§ **Exercise description**: Reproduce exactly the lines from the one containing "Write part 2 of the FreeCAD" through the one containing "pinched end's outlines", both included, and nothing else.

*** Input for this task

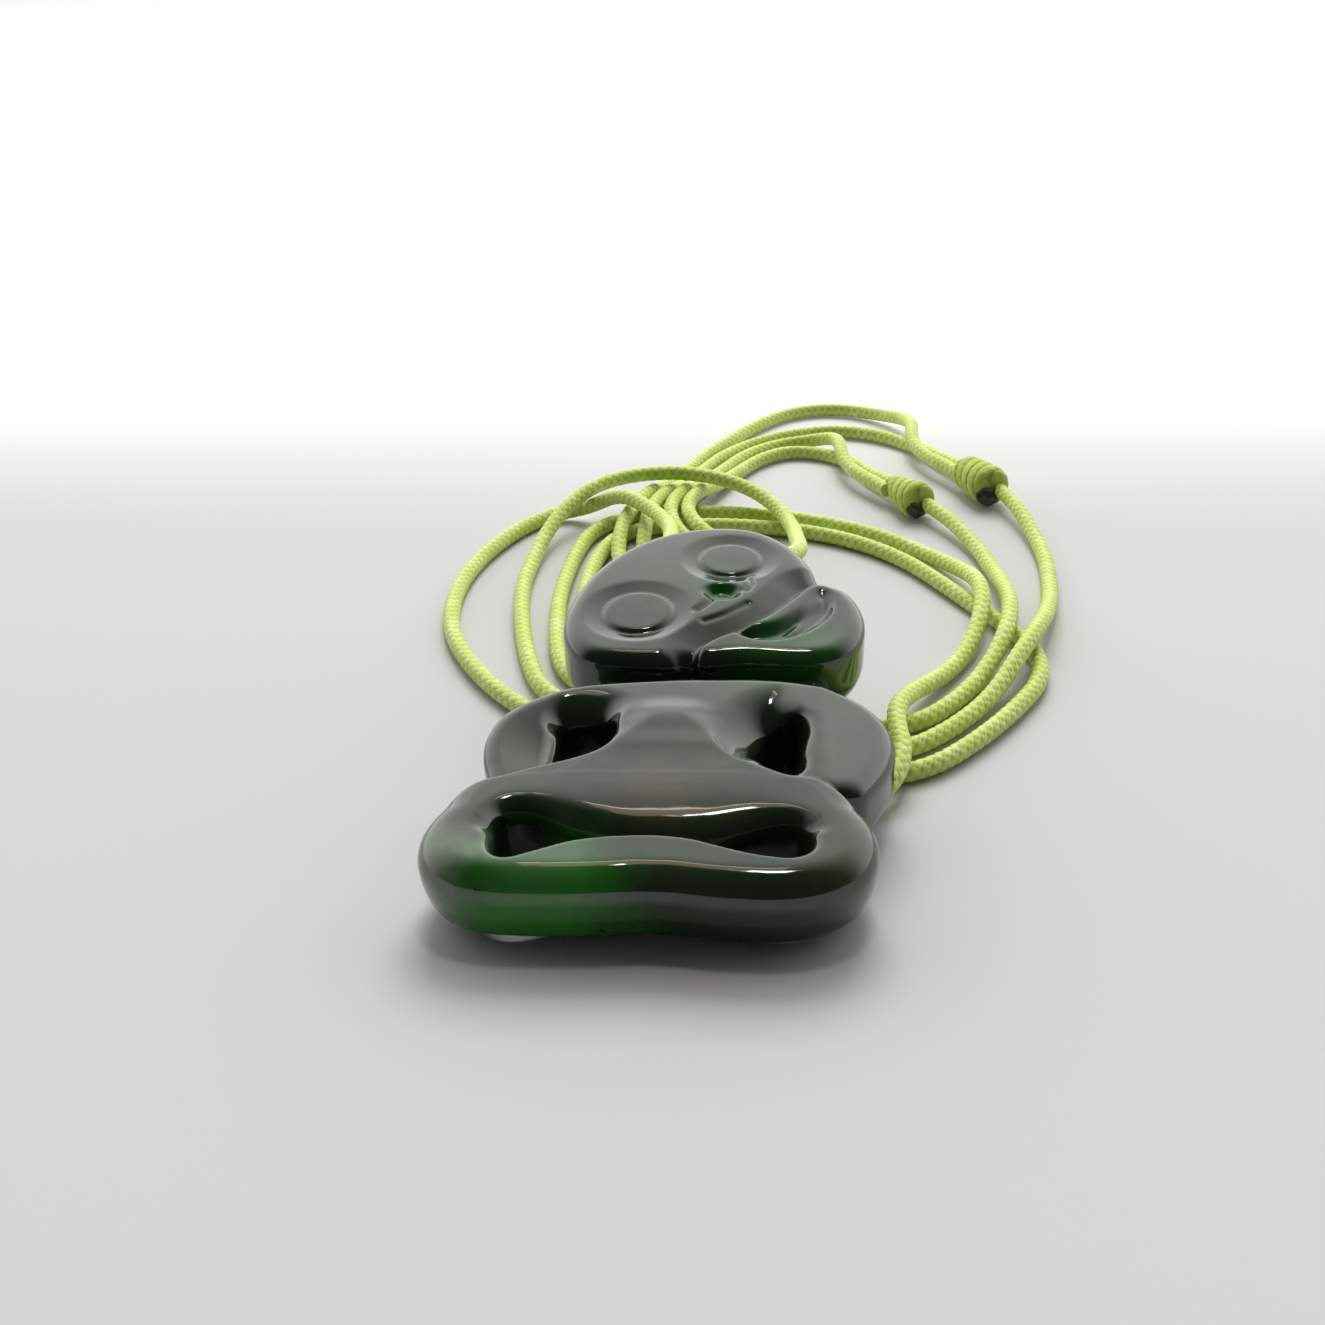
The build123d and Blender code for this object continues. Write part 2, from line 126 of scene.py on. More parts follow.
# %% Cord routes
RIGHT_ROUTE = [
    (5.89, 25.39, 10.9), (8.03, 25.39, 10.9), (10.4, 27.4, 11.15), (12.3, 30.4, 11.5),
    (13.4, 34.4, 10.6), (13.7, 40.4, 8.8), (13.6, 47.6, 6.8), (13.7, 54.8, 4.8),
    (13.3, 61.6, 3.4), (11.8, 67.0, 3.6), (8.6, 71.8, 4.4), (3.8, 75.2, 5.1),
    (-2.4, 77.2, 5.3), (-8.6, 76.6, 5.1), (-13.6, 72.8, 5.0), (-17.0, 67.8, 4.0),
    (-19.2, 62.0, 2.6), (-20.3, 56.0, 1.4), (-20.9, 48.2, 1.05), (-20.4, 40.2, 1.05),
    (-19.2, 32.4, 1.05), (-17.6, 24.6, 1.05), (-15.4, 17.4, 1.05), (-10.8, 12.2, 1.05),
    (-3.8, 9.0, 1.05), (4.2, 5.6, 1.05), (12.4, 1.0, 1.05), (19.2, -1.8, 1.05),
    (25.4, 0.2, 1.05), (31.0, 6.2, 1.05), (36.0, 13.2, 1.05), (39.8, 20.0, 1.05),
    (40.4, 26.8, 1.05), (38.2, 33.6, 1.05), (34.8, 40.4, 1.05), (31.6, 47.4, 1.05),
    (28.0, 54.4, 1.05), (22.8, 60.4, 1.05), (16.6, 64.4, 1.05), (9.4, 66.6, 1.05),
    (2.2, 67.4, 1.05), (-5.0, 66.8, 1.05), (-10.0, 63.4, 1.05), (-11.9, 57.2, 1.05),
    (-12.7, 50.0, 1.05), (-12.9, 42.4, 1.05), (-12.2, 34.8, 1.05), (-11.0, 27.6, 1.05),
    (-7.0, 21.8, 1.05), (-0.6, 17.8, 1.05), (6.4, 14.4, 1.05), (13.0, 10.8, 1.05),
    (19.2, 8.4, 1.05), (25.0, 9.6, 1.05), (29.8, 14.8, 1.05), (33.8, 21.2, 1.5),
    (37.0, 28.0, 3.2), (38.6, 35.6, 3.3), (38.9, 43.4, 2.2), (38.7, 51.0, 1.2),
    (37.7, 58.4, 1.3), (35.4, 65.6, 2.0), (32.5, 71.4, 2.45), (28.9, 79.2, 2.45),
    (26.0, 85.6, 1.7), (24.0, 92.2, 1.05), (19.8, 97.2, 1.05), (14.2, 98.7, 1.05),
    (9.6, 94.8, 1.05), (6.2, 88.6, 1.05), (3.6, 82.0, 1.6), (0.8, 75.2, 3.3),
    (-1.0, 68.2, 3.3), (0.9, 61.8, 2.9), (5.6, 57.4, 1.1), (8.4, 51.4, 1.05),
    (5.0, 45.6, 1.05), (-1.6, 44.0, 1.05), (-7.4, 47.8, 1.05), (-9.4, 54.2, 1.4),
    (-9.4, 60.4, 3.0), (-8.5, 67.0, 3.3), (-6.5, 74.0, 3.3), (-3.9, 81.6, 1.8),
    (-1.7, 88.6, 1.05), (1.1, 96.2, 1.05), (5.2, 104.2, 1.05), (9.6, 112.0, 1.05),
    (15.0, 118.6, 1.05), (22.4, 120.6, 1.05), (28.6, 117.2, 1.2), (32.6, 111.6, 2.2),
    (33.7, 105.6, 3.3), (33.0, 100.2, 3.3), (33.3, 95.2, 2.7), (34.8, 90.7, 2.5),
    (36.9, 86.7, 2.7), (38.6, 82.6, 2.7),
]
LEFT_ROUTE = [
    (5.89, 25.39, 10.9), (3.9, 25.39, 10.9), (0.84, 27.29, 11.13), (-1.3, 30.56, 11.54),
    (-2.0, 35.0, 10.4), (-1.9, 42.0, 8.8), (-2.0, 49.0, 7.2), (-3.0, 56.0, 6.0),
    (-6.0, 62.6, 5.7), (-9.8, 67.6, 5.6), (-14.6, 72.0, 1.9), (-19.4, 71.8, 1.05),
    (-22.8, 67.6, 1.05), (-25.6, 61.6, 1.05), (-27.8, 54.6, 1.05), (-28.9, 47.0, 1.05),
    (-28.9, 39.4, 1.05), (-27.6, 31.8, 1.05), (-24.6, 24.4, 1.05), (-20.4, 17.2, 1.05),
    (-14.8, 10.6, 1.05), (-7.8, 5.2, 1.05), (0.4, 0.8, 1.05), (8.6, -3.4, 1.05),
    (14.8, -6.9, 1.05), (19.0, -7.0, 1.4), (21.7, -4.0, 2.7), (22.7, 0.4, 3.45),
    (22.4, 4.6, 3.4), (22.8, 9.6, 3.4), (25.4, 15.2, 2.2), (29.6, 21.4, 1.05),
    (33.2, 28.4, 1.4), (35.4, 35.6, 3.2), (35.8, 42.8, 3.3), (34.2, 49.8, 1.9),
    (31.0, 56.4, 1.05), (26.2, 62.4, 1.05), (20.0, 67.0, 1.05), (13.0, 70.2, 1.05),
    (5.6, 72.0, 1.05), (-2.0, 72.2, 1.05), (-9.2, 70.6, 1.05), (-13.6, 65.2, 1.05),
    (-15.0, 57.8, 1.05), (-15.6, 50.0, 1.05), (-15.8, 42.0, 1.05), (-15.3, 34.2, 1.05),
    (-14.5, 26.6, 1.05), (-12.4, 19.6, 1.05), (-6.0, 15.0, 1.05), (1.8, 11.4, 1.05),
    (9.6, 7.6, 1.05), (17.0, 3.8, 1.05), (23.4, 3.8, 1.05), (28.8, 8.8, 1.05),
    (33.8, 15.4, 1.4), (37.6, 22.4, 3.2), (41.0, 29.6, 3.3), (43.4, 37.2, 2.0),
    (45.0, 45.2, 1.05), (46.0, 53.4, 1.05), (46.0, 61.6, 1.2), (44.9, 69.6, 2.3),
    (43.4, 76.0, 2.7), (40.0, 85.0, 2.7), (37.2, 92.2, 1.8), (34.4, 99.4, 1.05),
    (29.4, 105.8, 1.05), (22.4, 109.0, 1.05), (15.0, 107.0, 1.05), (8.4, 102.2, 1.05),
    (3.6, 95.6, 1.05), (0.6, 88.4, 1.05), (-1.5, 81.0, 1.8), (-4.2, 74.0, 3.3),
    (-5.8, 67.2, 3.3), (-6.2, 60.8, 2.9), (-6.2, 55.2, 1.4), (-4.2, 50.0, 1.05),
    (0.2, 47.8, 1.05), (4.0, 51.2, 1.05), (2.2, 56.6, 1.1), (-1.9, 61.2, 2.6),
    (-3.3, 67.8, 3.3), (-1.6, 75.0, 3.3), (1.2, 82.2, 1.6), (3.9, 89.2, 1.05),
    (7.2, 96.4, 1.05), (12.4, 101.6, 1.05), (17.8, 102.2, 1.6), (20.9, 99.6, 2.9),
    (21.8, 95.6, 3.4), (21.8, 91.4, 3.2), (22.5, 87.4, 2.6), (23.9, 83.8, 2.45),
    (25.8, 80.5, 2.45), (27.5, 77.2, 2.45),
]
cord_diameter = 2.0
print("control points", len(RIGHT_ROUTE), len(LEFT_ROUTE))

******
*** Input for this task

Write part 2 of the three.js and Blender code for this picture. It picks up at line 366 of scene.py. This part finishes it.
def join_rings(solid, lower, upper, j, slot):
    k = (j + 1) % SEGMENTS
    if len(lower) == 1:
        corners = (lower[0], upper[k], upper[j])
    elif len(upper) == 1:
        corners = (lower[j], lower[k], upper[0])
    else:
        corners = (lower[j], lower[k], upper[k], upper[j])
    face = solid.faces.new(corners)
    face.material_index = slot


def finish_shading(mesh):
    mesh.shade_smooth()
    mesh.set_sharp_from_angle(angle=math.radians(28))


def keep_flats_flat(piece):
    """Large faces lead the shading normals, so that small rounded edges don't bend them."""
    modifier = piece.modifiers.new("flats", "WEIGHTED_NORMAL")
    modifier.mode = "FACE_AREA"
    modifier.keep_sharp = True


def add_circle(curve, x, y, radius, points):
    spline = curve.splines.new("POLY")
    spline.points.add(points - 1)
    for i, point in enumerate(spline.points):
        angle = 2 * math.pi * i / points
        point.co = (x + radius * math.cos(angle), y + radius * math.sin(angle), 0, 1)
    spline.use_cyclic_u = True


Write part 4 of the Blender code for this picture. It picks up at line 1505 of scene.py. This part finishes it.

******
*** Input for this task

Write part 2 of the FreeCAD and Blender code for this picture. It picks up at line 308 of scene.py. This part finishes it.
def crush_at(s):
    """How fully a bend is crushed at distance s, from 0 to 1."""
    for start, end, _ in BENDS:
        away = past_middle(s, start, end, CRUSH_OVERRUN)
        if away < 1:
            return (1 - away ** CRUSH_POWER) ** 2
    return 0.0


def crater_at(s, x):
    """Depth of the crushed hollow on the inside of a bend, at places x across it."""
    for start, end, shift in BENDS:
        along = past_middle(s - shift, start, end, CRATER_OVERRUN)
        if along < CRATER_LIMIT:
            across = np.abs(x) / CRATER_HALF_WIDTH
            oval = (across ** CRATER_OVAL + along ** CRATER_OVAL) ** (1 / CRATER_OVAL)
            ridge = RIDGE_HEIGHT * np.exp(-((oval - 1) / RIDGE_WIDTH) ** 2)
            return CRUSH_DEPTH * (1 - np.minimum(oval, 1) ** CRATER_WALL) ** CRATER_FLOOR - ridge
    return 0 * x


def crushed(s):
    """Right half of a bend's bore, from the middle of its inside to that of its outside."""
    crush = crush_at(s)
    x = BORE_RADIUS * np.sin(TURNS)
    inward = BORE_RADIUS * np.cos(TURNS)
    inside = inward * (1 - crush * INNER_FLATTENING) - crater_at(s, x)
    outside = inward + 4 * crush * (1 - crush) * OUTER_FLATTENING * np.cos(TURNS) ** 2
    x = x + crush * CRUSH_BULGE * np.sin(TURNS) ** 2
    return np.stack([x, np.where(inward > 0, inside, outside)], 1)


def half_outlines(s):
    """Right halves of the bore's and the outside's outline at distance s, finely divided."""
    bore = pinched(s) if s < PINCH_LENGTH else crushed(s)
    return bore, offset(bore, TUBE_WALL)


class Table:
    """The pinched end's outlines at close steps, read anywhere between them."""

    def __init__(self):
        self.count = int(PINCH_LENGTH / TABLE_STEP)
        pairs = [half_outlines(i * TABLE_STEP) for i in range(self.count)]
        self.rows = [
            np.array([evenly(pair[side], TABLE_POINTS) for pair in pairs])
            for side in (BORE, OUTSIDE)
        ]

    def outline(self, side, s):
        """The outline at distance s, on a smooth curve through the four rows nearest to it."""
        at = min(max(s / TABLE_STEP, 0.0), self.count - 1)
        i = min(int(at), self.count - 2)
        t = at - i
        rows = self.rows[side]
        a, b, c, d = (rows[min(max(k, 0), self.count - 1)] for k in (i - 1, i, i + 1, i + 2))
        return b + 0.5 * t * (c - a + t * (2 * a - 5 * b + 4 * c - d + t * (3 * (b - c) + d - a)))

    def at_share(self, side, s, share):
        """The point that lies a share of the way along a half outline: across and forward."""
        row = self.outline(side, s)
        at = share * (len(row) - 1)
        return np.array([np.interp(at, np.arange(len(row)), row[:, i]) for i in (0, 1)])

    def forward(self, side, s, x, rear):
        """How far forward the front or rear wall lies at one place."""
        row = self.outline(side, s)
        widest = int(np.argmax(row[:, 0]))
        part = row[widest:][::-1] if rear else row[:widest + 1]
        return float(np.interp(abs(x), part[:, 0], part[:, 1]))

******

§ **Solved exercise**:
Write part 2 of the FreeCAD and Blender code for this picture. It picks up at line 308 of scene.py. This part finishes it.
def crush_at(s):
    """How fully a bend is crushed at distance s, from 0 to 1."""
    for start, end, _ in BENDS:
        away = past_middle(s, start, end, CRUSH_OVERRUN)
        if away < 1:
            return (1 - away ** CRUSH_POWER) ** 2
    return 0.0


def crater_at(s, x):
    """Depth of the crushed hollow on the inside of a bend, at places x across it."""
    for start, end, shift in BENDS:
        along = past_middle(s - shift, start, end, CRATER_OVERRUN)
        if along < CRATER_LIMIT:
            across = np.abs(x) / CRATER_HALF_WIDTH
            oval = (across ** CRATER_OVAL + along ** CRATER_OVAL) ** (1 / CRATER_OVAL)
            ridge = RIDGE_HEIGHT * np.exp(-((oval - 1) / RIDGE_WIDTH) ** 2)
            return CRUSH_DEPTH * (1 - np.minimum(oval, 1) ** CRATER_WALL) ** CRATER_FLOOR - ridge
    return 0 * x


def crushed(s):
    """Right half of a bend's bore, from the middle of its inside to that of its outside."""
    crush = crush_at(s)
    x = BORE_RADIUS * np.sin(TURNS)
    inward = BORE_RADIUS * np.cos(TURNS)
    inside = inward * (1 - crush * INNER_FLATTENING) - crater_at(s, x)
    outside = inward + 4 * crush * (1 - crush) * OUTER_FLATTENING * np.cos(TURNS) ** 2
    x = x + crush * CRUSH_BULGE * np.sin(TURNS) ** 2
    return np.stack([x, np.where(inward > 0, inside, outside)], 1)


def half_outlines(s):
    """Right halves of the bore's and the outside's outline at distance s, finely divided."""
    bore = pinched(s) if s < PINCH_LENGTH else crushed(s)
    return bore, offset(bore, TUBE_WALL)


class Table:
    """The pinched end's outlines at close steps, read anywhere between them."""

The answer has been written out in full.